# [Task to carry out]
Restate each of the lines given below, word for word.

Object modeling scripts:
──────────────────────────────

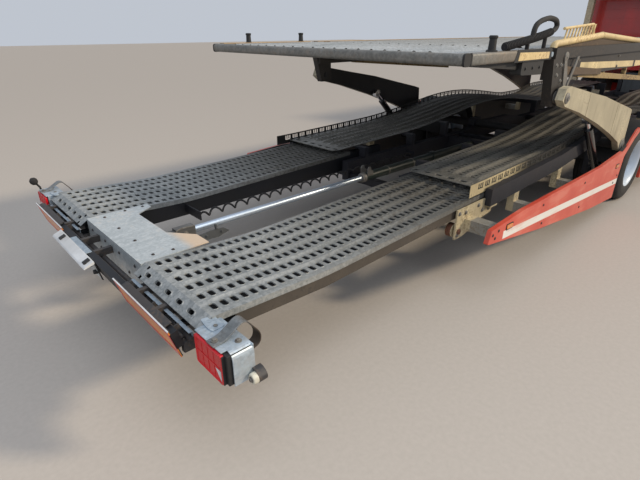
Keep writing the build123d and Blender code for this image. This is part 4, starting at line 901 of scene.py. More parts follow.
# %% Corner plates and lamp boxes
wall = rounded([(1.010, -0.0115), (1.2275, -0.0115), (1.2275, -0.156)], 0.034, 6)
boxes = Stock().strap(wall, (-0.104, -0.012), 0.005, axis=0)
boxes.box((-0.128, -0.100), (1.010, 1.196), (-0.0140, -0.0090))
boxes.box((-0.016, -0.011), (1.010, 1.226), (-0.156, -0.012))
boxes.box((-0.118, -0.016), (1.006, 1.011), (-0.156, -0.010))
boxes.prism([(1.008, -0.151), (1.226, -0.151), (1.226, -0.157), (1.008, -0.157)], (-0.100, -0.016), axis=0)
boxes.flipped().piece("lamp_box_shells", box_zinc, "slide_deck", "galvanised", 0.0015, nodes=["lamp_boxes"])
plates = Stock().prism(rounded([(-0.082, 0.972), (-0.091, 1.035), (-0.088, 1.072), (-0.030, 1.070),
                                (-0.030, 0.985)], 0.010, 2, True),
                       (-0.010, -0.004), axis=2)
plates.flipped().piece("tail_corner_plates", box_zinc, "slide_deck", "galvanised", 0.001)
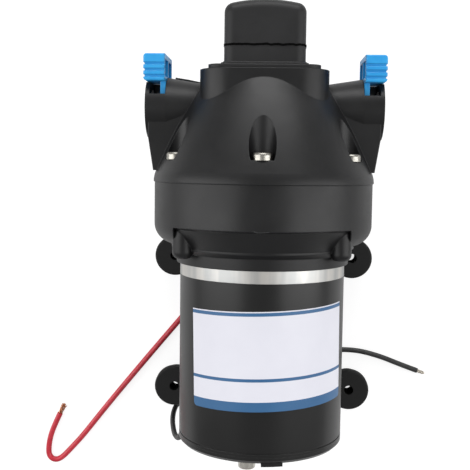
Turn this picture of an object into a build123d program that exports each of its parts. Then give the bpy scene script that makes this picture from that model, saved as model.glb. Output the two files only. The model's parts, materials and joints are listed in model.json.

──────────────────────────────

# [Solution]
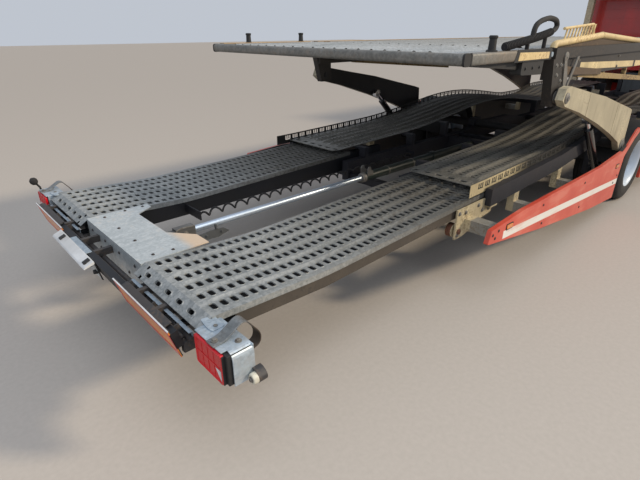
Keep writing the build123d and Blender code for this image. This is part 4, starting at line 901 of scene.py. More parts follow.
# %% Corner plates and lamp boxes
wall = rounded([(1.010, -0.0115), (1.2275, -0.0115), (1.2275, -0.156)], 0.034, 6)
boxes = Stock().strap(wall, (-0.104, -0.012), 0.005, axis=0)
boxes.box((-0.128, -0.100), (1.010, 1.196), (-0.0140, -0.0090))
boxes.box((-0.016, -0.011), (1.010, 1.226), (-0.156, -0.012))
boxes.box((-0.118, -0.016), (1.006, 1.011), (-0.156, -0.010))
boxes.prism([(1.008, -0.151), (1.226, -0.151), (1.226, -0.157), (1.008, -0.157)], (-0.100, -0.016), axis=0)
boxes.flipped().piece("lamp_box_shells", box_zinc, "slide_deck", "galvanised", 0.0015, nodes=["lamp_boxes"])
plates = Stock().prism(rounded([(-0.082, 0.972), (-0.091, 1.035), (-0.088, 1.072), (-0.030, 1.070),
                                (-0.030, 0.985)], 0.010, 2, True),
                       (-0.010, -0.004), axis=2)
plates.flipped().piece("tail_corner_plates", box_zinc, "slide_deck", "galvanised", 0.001)
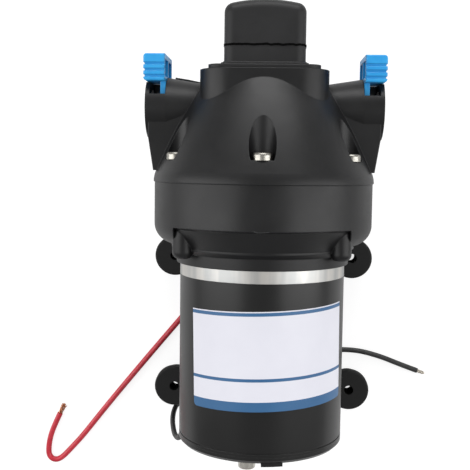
Turn this picture of an object into a build123d program that exports each of its parts. Then give the bpy scene script that makes this picture from that model, saved as model.glb. Output the two files only. The model's parts, materials and joints are listed in model.json.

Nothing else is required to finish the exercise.